The required output is the exact run of lines from the line containing "make_outsole()" to the line containing "# at the toe lets it bend.", inclusive, and nothing besides.

Data records
----------------
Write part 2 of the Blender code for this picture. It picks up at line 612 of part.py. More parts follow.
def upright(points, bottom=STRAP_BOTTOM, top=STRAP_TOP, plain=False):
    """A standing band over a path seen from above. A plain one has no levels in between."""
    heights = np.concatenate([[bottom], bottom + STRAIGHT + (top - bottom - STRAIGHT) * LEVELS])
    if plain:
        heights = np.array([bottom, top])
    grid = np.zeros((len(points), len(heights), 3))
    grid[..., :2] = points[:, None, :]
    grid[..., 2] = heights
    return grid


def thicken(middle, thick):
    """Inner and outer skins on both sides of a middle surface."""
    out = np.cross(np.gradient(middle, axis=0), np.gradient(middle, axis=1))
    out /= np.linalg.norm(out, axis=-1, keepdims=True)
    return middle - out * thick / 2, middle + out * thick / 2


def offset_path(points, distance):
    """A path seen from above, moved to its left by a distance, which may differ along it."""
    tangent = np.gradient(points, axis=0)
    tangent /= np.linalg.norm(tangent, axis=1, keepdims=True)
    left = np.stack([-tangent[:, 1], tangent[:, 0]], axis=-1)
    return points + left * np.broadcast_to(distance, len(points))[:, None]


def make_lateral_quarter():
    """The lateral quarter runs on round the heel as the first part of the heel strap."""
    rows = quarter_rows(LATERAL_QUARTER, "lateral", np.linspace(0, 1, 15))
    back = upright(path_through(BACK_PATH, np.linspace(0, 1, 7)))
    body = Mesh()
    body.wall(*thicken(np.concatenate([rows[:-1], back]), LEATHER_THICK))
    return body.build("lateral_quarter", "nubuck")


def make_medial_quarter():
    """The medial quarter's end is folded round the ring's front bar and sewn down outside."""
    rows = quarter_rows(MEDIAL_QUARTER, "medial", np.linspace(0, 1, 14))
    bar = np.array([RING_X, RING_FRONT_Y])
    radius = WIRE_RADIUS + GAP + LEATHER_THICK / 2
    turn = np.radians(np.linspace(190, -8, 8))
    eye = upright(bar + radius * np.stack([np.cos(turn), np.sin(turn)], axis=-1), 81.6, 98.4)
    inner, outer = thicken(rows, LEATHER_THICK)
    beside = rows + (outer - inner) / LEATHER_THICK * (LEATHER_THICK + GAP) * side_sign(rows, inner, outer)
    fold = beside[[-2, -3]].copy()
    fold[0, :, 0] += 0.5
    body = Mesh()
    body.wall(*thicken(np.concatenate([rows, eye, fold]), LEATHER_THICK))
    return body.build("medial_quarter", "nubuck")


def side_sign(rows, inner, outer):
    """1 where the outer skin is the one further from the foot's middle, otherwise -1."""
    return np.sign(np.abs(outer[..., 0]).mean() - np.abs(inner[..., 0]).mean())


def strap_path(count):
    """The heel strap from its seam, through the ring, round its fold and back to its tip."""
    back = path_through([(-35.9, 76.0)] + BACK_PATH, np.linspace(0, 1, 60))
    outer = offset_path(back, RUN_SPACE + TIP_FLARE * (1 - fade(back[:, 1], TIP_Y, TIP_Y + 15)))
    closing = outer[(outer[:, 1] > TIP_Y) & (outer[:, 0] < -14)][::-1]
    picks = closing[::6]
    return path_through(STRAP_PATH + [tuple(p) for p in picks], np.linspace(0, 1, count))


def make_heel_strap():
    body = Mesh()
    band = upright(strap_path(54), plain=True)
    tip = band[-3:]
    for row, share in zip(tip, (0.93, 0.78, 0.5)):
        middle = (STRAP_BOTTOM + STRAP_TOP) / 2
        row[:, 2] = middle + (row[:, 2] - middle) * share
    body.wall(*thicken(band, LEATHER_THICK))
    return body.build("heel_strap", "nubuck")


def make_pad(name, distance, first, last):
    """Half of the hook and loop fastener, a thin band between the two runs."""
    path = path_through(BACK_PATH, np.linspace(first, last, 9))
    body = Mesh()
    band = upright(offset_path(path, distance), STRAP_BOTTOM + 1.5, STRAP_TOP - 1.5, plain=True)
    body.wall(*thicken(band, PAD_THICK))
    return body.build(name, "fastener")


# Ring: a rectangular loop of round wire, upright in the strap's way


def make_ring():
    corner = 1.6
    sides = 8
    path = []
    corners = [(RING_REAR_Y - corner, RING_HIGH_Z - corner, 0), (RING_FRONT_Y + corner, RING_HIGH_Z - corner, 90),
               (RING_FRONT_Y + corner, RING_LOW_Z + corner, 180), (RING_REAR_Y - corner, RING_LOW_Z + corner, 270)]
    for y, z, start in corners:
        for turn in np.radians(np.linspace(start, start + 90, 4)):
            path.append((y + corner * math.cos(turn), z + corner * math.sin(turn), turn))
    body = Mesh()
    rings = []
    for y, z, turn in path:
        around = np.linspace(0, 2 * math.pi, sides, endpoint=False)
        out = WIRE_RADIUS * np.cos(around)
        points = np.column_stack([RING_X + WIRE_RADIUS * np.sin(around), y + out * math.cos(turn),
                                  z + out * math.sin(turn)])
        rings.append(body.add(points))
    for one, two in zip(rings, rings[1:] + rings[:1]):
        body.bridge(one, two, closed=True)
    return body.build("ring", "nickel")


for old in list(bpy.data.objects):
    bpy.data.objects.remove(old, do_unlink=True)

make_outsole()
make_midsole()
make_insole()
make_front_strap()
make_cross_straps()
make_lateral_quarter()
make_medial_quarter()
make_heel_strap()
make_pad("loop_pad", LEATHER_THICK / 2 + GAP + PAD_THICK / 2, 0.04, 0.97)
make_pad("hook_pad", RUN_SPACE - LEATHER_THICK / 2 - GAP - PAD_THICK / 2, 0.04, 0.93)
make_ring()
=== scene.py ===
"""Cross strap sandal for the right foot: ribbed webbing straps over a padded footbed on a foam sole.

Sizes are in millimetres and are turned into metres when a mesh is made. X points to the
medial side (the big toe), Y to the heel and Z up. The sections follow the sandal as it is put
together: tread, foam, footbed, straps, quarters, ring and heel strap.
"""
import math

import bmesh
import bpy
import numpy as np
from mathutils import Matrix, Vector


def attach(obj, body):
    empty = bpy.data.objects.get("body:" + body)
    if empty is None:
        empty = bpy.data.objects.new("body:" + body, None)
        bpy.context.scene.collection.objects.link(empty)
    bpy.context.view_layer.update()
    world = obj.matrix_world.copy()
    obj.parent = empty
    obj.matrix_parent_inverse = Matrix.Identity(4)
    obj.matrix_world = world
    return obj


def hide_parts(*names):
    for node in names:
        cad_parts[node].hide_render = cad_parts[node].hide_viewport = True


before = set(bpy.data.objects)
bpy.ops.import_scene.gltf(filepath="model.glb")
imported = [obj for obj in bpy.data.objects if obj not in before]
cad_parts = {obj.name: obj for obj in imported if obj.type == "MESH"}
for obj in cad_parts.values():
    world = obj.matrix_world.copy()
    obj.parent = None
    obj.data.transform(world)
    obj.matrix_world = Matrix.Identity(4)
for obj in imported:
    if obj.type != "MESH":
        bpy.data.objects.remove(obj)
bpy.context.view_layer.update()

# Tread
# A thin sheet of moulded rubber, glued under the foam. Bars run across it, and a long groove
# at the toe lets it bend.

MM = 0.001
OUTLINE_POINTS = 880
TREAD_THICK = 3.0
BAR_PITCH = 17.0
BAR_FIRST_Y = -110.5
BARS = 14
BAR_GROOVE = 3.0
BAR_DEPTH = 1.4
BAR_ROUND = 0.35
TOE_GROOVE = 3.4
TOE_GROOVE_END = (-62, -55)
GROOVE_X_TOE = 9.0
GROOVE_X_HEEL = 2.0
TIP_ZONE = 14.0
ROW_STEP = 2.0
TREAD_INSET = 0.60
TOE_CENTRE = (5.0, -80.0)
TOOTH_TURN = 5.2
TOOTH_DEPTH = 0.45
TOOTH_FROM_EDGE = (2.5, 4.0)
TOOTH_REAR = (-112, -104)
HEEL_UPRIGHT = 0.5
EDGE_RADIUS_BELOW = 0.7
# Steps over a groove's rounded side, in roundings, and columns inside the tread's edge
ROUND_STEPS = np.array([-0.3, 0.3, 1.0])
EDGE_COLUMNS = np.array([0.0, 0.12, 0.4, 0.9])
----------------
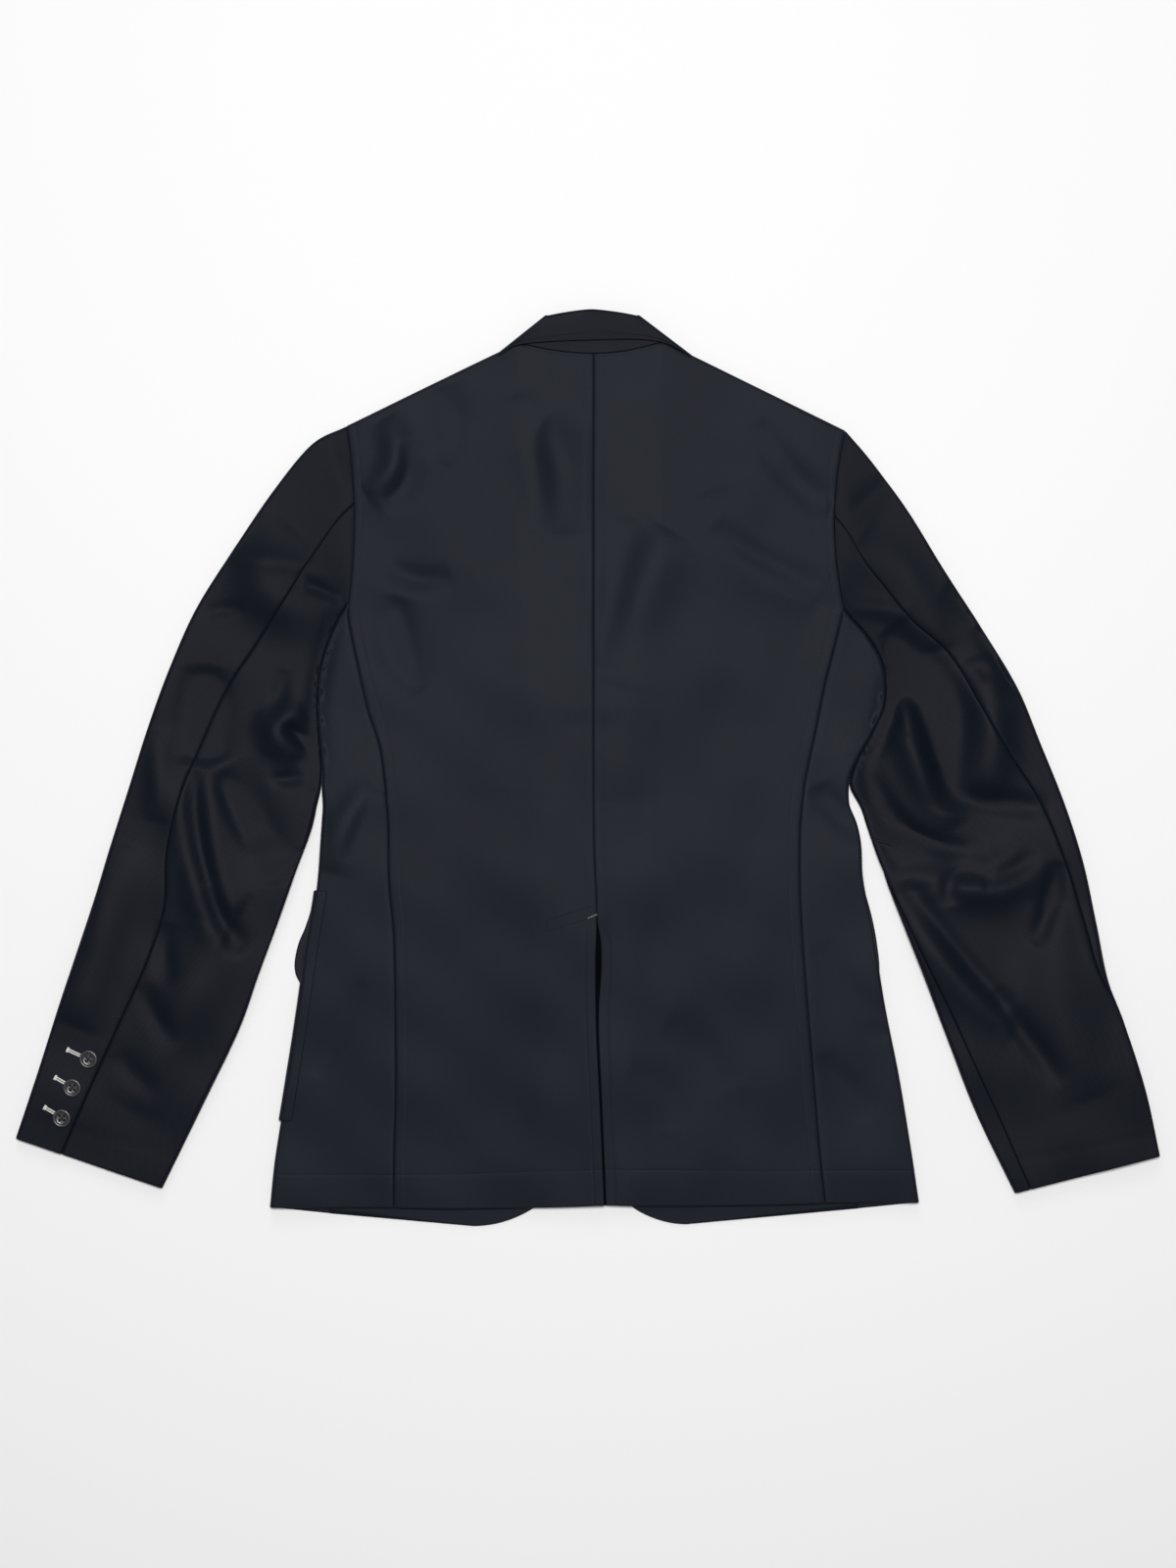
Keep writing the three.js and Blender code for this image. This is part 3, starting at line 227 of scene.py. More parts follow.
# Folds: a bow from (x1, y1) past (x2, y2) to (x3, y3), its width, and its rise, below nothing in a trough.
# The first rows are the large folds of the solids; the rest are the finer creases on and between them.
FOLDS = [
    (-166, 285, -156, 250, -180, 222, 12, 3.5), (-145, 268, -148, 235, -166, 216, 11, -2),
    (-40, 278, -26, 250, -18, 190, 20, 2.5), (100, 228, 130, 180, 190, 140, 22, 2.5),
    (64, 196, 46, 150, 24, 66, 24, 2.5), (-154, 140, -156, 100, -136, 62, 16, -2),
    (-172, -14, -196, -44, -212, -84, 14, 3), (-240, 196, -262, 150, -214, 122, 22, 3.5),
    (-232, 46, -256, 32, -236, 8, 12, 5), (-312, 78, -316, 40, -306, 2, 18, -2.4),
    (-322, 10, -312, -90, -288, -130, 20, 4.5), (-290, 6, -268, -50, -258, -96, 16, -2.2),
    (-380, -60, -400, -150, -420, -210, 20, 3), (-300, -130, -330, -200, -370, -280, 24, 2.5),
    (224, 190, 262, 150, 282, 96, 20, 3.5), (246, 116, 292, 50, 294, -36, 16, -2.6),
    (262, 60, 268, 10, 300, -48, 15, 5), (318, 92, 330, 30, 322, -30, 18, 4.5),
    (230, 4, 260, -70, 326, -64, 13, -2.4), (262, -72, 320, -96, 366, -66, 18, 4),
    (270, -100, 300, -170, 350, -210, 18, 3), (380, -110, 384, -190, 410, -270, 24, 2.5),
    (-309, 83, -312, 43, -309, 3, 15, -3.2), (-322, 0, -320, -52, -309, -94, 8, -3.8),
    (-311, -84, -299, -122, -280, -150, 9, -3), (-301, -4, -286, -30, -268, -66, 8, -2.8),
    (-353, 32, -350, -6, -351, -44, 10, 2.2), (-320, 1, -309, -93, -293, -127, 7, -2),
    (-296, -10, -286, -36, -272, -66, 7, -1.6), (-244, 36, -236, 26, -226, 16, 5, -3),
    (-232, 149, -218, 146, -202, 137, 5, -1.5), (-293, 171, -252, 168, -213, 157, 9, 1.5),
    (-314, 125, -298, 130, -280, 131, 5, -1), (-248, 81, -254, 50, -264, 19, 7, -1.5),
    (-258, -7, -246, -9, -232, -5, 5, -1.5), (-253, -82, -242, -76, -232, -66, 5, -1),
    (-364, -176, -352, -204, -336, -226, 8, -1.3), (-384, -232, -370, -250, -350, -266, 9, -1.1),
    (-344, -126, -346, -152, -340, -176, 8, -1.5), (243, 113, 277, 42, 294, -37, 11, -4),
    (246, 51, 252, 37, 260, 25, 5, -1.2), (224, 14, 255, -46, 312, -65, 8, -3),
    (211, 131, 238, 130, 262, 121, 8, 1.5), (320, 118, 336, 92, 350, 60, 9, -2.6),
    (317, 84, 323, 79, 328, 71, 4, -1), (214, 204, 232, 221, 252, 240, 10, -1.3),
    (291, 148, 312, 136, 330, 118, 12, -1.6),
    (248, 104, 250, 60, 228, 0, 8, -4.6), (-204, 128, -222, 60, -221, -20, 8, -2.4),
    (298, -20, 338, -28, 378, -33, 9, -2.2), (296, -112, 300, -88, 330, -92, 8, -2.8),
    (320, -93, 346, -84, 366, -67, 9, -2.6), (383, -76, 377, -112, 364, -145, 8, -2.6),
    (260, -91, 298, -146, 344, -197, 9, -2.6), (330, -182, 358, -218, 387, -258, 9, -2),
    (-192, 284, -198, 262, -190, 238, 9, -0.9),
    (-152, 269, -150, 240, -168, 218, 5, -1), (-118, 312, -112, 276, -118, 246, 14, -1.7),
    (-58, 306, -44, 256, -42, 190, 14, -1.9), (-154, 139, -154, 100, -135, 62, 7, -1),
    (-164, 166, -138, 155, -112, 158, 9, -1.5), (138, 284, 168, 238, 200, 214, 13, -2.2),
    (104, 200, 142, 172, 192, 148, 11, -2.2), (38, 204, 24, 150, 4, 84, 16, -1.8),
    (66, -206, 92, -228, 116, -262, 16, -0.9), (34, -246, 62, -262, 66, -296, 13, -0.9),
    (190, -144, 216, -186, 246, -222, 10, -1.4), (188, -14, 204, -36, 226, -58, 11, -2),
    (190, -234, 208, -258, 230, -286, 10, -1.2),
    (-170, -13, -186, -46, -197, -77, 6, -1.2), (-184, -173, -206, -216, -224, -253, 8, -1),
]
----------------
§ **WRITTEN REPLY**
make_outsole()
make_midsole()
make_insole()
make_front_strap()
make_cross_straps()
make_lateral_quarter()
make_medial_quarter()
make_heel_strap()
make_pad("loop_pad", LEATHER_THICK / 2 + GAP + PAD_THICK / 2, 0.04, 0.97)
make_pad("hook_pad", RUN_SPACE - LEATHER_THICK / 2 - GAP - PAD_THICK / 2, 0.04, 0.93)
make_ring()
=== scene.py ===
"""Cross strap sandal for the right foot: ribbed webbing straps over a padded footbed on a foam sole.

Sizes are in millimetres and are turned into metres when a mesh is made. X points to the
medial side (the big toe), Y to the heel and Z up. The sections follow the sandal as it is put
together: tread, foam, footbed, straps, quarters, ring and heel strap.
"""
import math

import bmesh
import bpy
import numpy as np
from mathutils import Matrix, Vector


def attach(obj, body):
    empty = bpy.data.objects.get("body:" + body)
    if empty is None:
        empty = bpy.data.objects.new("body:" + body, None)
        bpy.context.scene.collection.objects.link(empty)
    bpy.context.view_layer.update()
    world = obj.matrix_world.copy()
    obj.parent = empty
    obj.matrix_parent_inverse = Matrix.Identity(4)
    obj.matrix_world = world
    return obj


def hide_parts(*names):
    for node in names:
        cad_parts[node].hide_render = cad_parts[node].hide_viewport = True


before = set(bpy.data.objects)
bpy.ops.import_scene.gltf(filepath="model.glb")
imported = [obj for obj in bpy.data.objects if obj not in before]
cad_parts = {obj.name: obj for obj in imported if obj.type == "MESH"}
for obj in cad_parts.values():
    world = obj.matrix_world.copy()
    obj.parent = None
    obj.data.transform(world)
    obj.matrix_world = Matrix.Identity(4)
for obj in imported:
    if obj.type != "MESH":
        bpy.data.objects.remove(obj)
bpy.context.view_layer.update()

# Tread
# A thin sheet of moulded rubber, glued under the foam. Bars run across it, and a long groove
# at the toe lets it bend.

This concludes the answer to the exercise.